::: Entries supplied :::
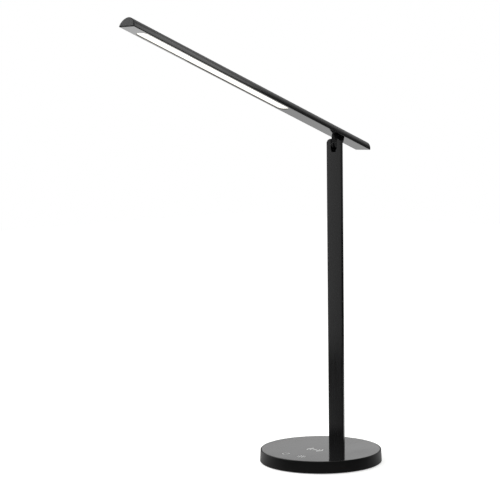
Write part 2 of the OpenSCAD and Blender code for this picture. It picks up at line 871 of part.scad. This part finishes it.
module light_guide() {
    color(lit_white, 0.5) at_bar() along_bar(frame_near + 1, frame_far - 1, guide_z)
        translate([-guide_w / 2, 0]) square([guide_w, guide_t]);
}

module reflector_sheet() {
    color(white_plastic) at_bar()
        along_bar(frame_near + 1, frame_far - 1, guide_z + guide_t)
            translate([-guide_w / 2, 0]) square([guide_w, sheet_t]);
}

module light_frame() {
    room = frame_w - 2 * frame_wall;
    room_h = rib_z - guide_z - frame_roof;
    color(white_plastic) at_bar() difference() {
        along_bar(frame_near, frame_far, guide_z)
            translate([-frame_w / 2, 0]) square([frame_w, rib_z - guide_z]);
        along_bar(frame_near + frame_wall, frame_far - frame_wall, guide_z)
            translate([-room / 2, -1]) square([room, room_h + 1]);
    }
}

module led_boards() {
    x = frame_w / 2 - frame_wall - led_board_t;
    color(board_green) at_bar() for (side = [-1, 1])
        along_bar(frame_near + 1, frame_far - 1, guide_z)
            translate([side * (x + led_board_t / 2) - led_board_t / 2, 0])
                square([led_board_t, guide_t]);
}

module led_chips() {
    x = frame_w / 2 - frame_wall - led_board_t - led_t / 2;
    pitch = window_l / led_count;
    color("#f3d35a") at_bar() for (side = [-1, 1], i = [0:led_count - 1])
        translate([side * x, -(window_near + pitch * (i + 0.5)), hinge_drop + guide_z + guide_t / 2])
            cube([led_t, led_l, led_h], center = true);
}

module bar_lead() {
    level = hinge_drop + cover_t + plate_t + 0.2 + lead_r;
    color(lead_grey) at_bar() {
        lead_run([0, -frame_near + 0.3, level], [0, 0, level], lead_r);
        translate([0, 0, level]) sphere(r = lead_r, $fn = 24);
        lead_run([0, 0, level], [0, 0, groove_r + 0.2], lead_r);
    }
}

foot_pad();
bottom_cover();
cover_screws();
counterweight();
base_shell();
touch_panel();
touch_board();
sensor_pads();
coil_board();
coil_ferrite();
charging_coil();
driver_board();
board_screws();
board_leads();
dc_inlet();
inlet_pin();
post_foot();
post_screws();
post_tube();
post_lead();
hinge_head();
hinge_pin();
friction_washers();
spring_washer();
lock_nut();
hinge_caps();
hinge_tongue();
tongue_screws();
bar_shell();
bar_cover();
tip_cap();
tail_cap();
diffuser();
light_guide();
reflector_sheet();
light_frame();
led_boards();
led_chips();
bar_lead();
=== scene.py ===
"""Looks of the folding LED desk lamp: finishes of every piece, the sunk lit window, the printed
marks on the touch panel, a white studio and the camera of the photograph. Metres, in the
model's frame."""
import json
from collections import namedtuple
from math import cos, pi, radians, sin

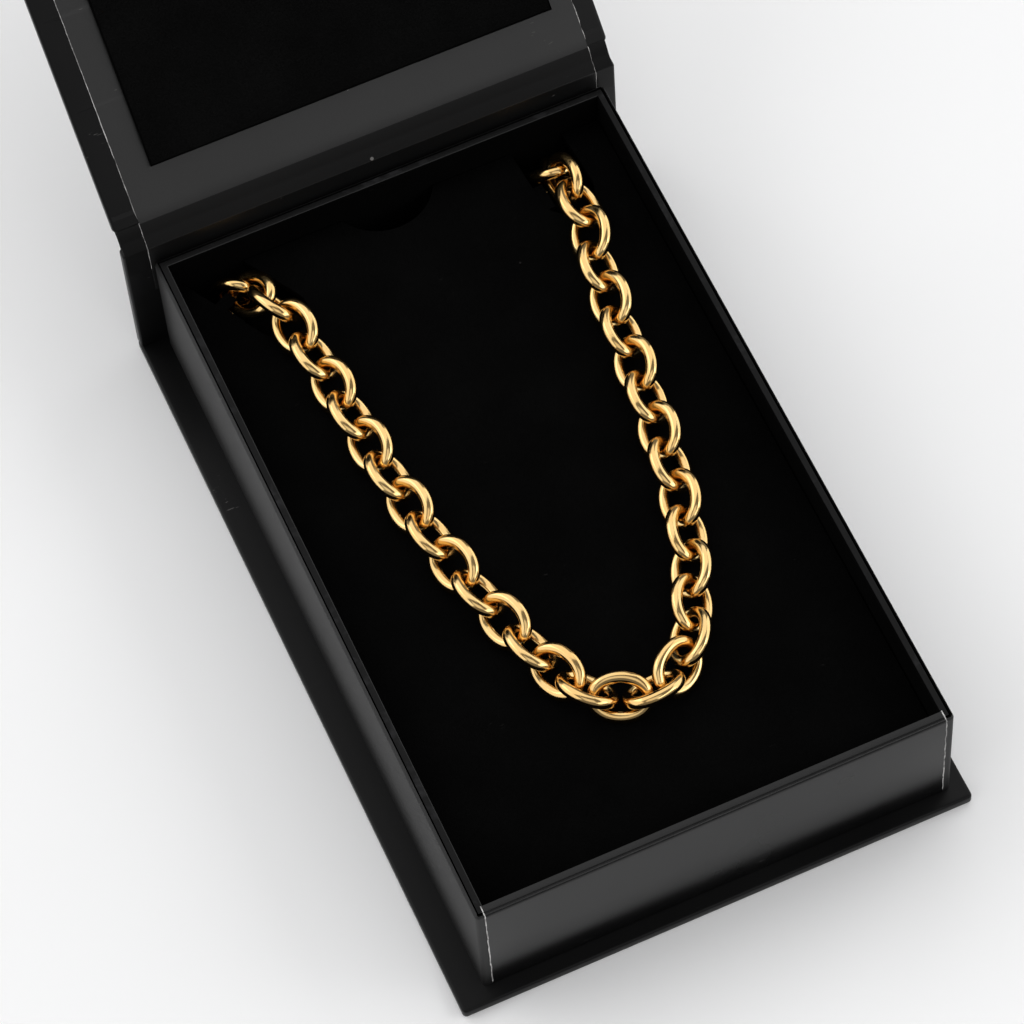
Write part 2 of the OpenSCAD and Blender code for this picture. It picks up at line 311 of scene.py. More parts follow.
def sharp(edge):
    return len(edge.link_faces) == 2 and edge.calc_face_angle(0) > SHARP


def apply_modifiers(piece):
    make_active(piece)
    for modifier in list(piece.modifiers):
        bpy.ops.object.modifier_apply(modifier=modifier.name)


def move_to(piece, place):
    """Moves a piece that was made round the origin to its place, and leaves the object at the origin"""
    make_active(piece)
    piece.matrix_world = place
    bpy.ops.object.transform_apply()


def finish_piece(piece, materials, smooth=SMOOTH):
    """Smooth shading, and the materials of those names"""
    make_active(piece)
    bpy.ops.object.shade_smooth_by_angle(angle=smooth)
    for name in materials:
        piece.data.materials.append(bpy.data.materials[name])


def join(pieces, name):
    """Several pieces as one"""
    deselect_all()
    for piece in pieces:
        piece.select_set(True)
    bpy.context.view_layer.objects.active = pieces[0]
    bpy.ops.object.join()
    return named(name)


def copy_mesh_at(pattern, place):
    """A copy of a pattern, with its own mesh, at a place"""
    make_active(pattern)
    bpy.ops.object.duplicate(linked=False)
    copy = bpy.context.object
    move_to(copy, place)
    return copy


# Shading: node trees built in code


def feed(tree, value, socket):
    """Links a socket's value on, or sets a number, a place or a colour"""
    if isinstance(value, bpy.types.NodeSocket):
        tree.links.new(value, socket)
    elif socket.type == "RGBA":
        socket.default_value = (*value, 1)
    else:
        socket.default_value = value


def add_node(tree, kind, inputs=None, **settings):
    """A node with its settings, and its inputs as values or as sockets to link from"""
    node = tree.nodes.new(kind)
    for name, value in settings.items():
        setattr(node, name, value)
    for name, value in (inputs or {}).items():
        feed(tree, value, node.inputs[name])
    return node


def noise(tree, place, scale, detail=2.0, roughness=0.5, distortion=0.0):
    """Cloudy noise from 0 to 1"""
    return add_node(tree, "ShaderNodeTexNoise", {
        "Vector": place, "Scale": scale, "Detail": detail, "Roughness": roughness,
        "Distortion": distortion}).outputs["Fac"]


def remap(tree, value, low, high, to_low=0.0, to_high=1.0):
    """A number's range stretched to another range, and cut off there"""
    return add_node(tree, "ShaderNodeMapRange", {
        "Value": value, "From Min": low, "From Max": high, "To Min": to_low, "To Max": to_high},
        clamp=True).outputs["Result"]


def combine(tree, how, first, second):
    """Two numbers added, multiplied, compared and so on"""
    node = add_node(tree, "ShaderNodeMath", operation=how)
    feed(tree, first, node.inputs[0])
    feed(tree, second, node.inputs[1])
    return node.outputs["Value"]


def mix_colour(tree, share, first, second):
    """One colour turning into another by a share"""
    node = add_node(tree, "ShaderNodeMix", data_type="RGBA")
    by_id = {socket.identifier: socket for socket in node.inputs}
    for name, value in (("Factor_Float", share), ("A_Color", first), ("B_Color", second)):
        feed(tree, value, by_id[name])
    return next(socket for socket in node.outputs if socket.identifier == "Result_Color")


def shade(colour, share):
    """A colour made darker or paler"""
    return tuple(share * part for part in colour)


def bump(tree, height, depth=1.0):
    """Normals from a height, which is in metres unless a depth is given"""
    return add_node(tree, "ShaderNodeBump", {
        "Height": height, "Distance": depth, "Strength": 1.0}).outputs["Normal"]


def new_group(name, inputs, outputs):
    """A node group with numbers in and out, as (tree, its inputs, its outputs)"""
    tree = bpy.data.node_groups.new(name, "ShaderNodeTree")
    for socket, default in inputs.items():
        made = tree.interface.new_socket(name=socket, in_out="INPUT", socket_type="NodeSocketFloat")
        made.default_value = default
    for socket in outputs:
        tree.interface.new_socket(name=socket, in_out="OUTPUT", socket_type="NodeSocketFloat")
    return tree, tree.nodes.new("NodeGroupInput").outputs, tree.nodes.new("NodeGroupOutput").inputs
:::
= Exercise description =
Copy out precisely the lines that begin at the line containing "foot_pad();" and end at the line containing "return len(edge.link_faces) == 2", including both; write nothing else.

= The completed task =
foot_pad();
bottom_cover();
cover_screws();
counterweight();
base_shell();
touch_panel();
touch_board();
sensor_pads();
coil_board();
coil_ferrite();
charging_coil();
driver_board();
board_screws();
board_leads();
dc_inlet();
inlet_pin();
post_foot();
post_screws();
post_tube();
post_lead();
hinge_head();
hinge_pin();
friction_washers();
spring_washer();
lock_nut();
hinge_caps();
hinge_tongue();
tongue_screws();
bar_shell();
bar_cover();
tip_cap();
tail_cap();
diffuser();
light_guide();
reflector_sheet();
light_frame();
led_boards();
led_chips();
bar_lead();
=== scene.py ===
"""Looks of the folding LED desk lamp: finishes of every piece, the sunk lit window, the printed
marks on the touch panel, a white studio and the camera of the photograph. Metres, in the
model's frame."""
import json
from collections import namedtuple
from math import cos, pi, radians, sin

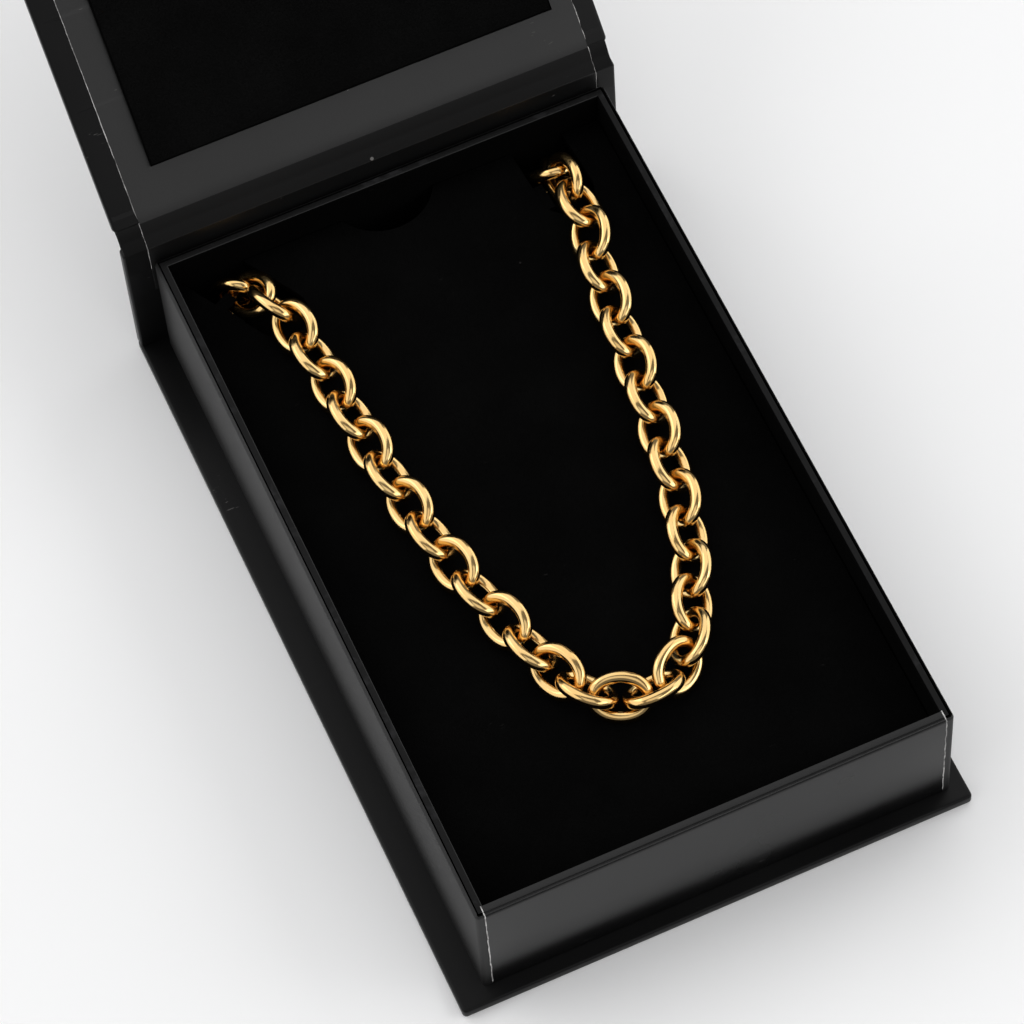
Write part 2 of the OpenSCAD and Blender code for this picture. It picks up at line 311 of scene.py. More parts follow.
def sharp(edge):
    return len(edge.link_faces) == 2 and edge.calc_face_angle(0) > SHARP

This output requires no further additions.